To the suggestion that perhaps it’s the Faustian elements in Madame Bovary — Emma selling her soul to the unctuous merchant Monsieur Lheureux — that drew her to the project, Barthes laughs. “Maybe unconsciously. It’s thematically true,” she says. “But, you know, when you’re French you grow up with Flaubert. It’s required reading. This book always stayed with me and I felt that as I read it differently at different ages, I grew as a reader. As a teenager, I read it for the wrong reasons. And after marriage [to her regular cinematographer Andrij Parekh] and having a child, I read it completely differently. That’s what continues to interest me about the book.”
She didn’t spend time looking at the other film versions because she wanted to be free of the perceived need to do things differently. “I had seen the Chabrol a while ago,” she says. “But I didn’t want to go back and watch the Renoir and the Minnelli just so that I would do things just for the sake of doing them.

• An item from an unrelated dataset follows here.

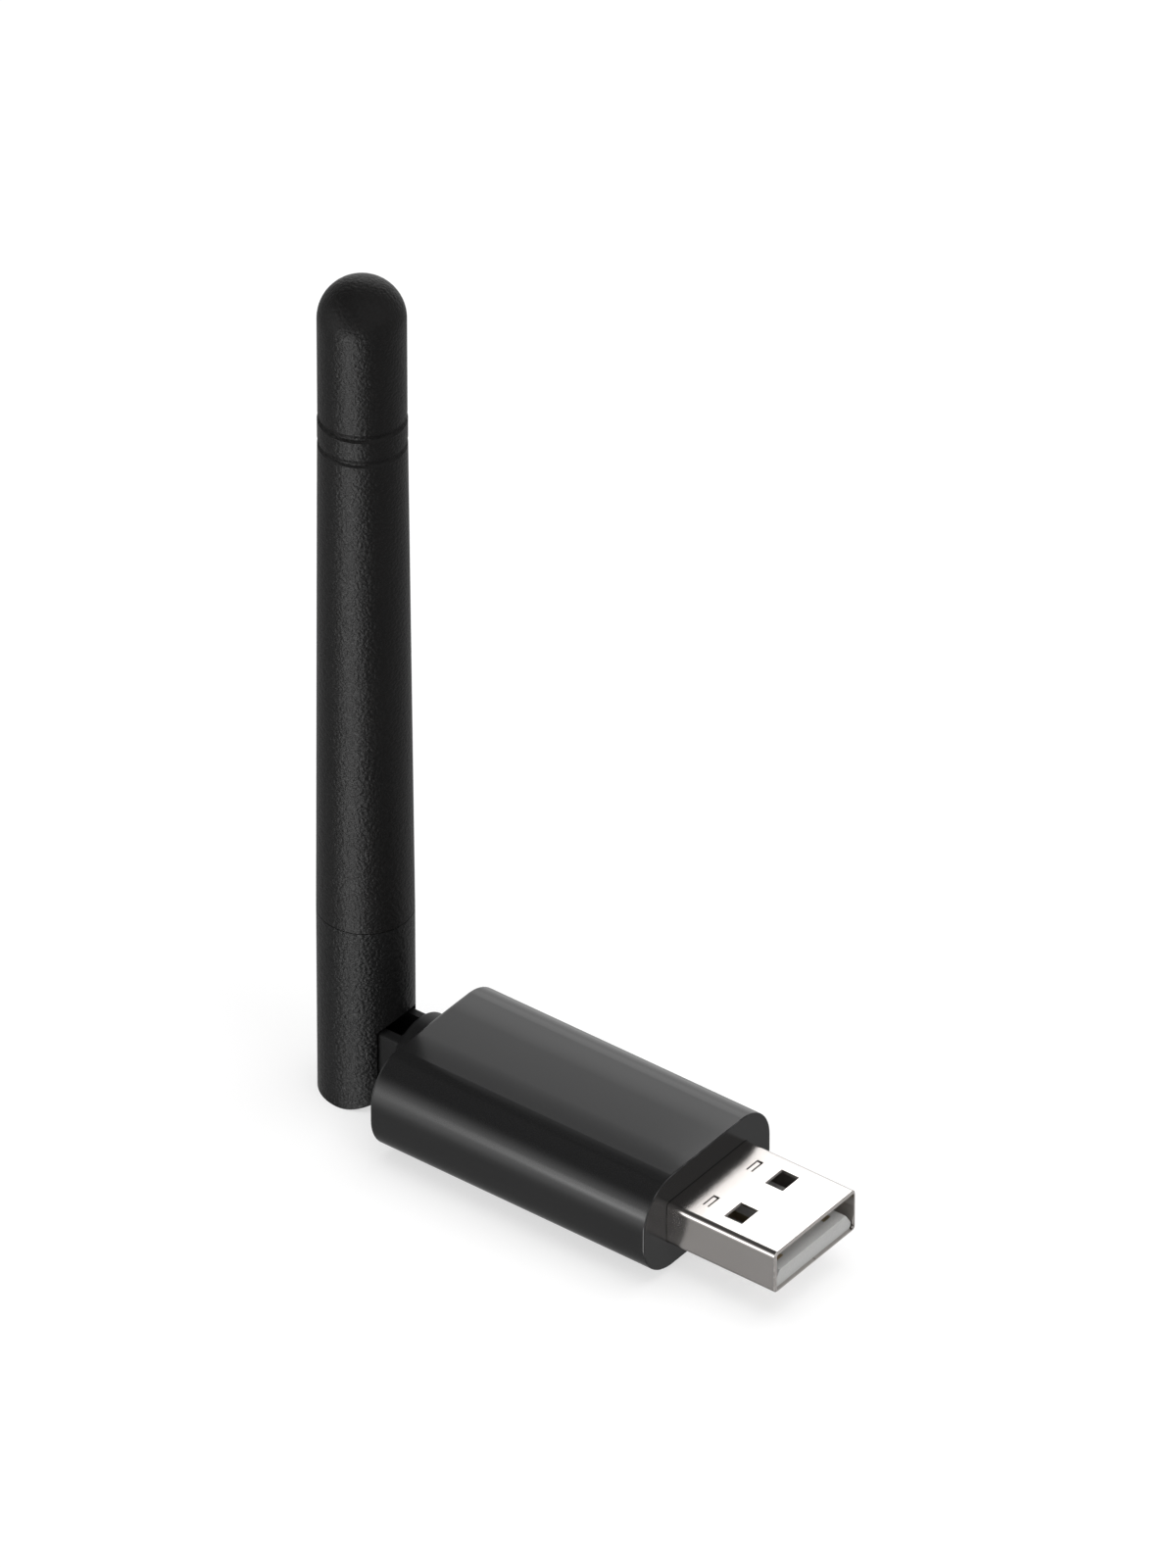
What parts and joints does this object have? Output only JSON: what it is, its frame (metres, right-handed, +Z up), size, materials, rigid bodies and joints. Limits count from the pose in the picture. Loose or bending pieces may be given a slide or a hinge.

I wanted to come at my film fresh.”
A couple of the choices she made about how to tell her story are radically different from the ones others have made. Her Madame Bovary begins at the end of Emma’s life, casting what follows as a flashback.
“This came about in the editing process,” Barthes reveals. “I thought it was important to build a context for an audience that mightn’t know the book and how tragic the ending is. I wanted to create a black cloud around her so that the audience knows that every one of her actions and everything she does is bringing her closer to her death. It set the right tone: we know she’s going die but what’s going to lead her to that point?”
As a result, Emma is constantly at the centre of the story. Whereas the novel begins largely from husband-to-be Charles’s point of view and then gradually shifts perspective about 50 pages in, Barthes abandons this approach, locking us inside Emma’s consciousness right from the start and keeping us there. Even when her actions become increasingly alienating.
“When I first got the script,” the filmmaker recalls, “one thing that I really liked was that it started with the wedding. Flaubert said in his correspondence that he thought Emma was a little bit like Sleeping Beauty, and there’s a lot of symbolic fairytale elements in the book. So, in the movie, she pricks her finger at the wedding and it’s like she’s been condemned to 100 years of boredom.”
The other significant variation in Barthes’s version is the insertion of a deer hunt — perhaps inspired by the rabbit hunt in Renoir’s masterpiece The Rules of the Game (1939) — which brings Emma face-to-face with the dark side of her dreaming. Its equivalent in Minnelli’s version is the exhilarating ballroom sequence, in which she loses herself to the fantasy of playing Cinderella to the caddish Rodolphe’s Prince Charming.
As far as Barthes was concerned, the decision not to follow Minnelli’s lead was an easy one. “At one point we simply didn’t have the resources to make the film,” she points out, “so I had to make some drastic choices. I didn’t really want to shoot the ball scene because it would take such a long time and I felt it could end up being very cliched. I thought a hunt would be symbolically stronger: the Marquis hunting her and the deer.”
And for Barthes the 25-year-old Wasikowska was the perfect choice to play her Emma.
“I had been watching her work since the HBO series In Treatment,” she says, “and I have always really liked her as an actress because I think there are few actresses of her age who have such amount of wisdom and so many layers.
“On screen, she’s very ambiguous. You never quite know what she’s thinking. There’s this quality: you can’t really grasp her. For me, she’s very enigmatic, and I love that.”
Madame Bovary is showing across Australia.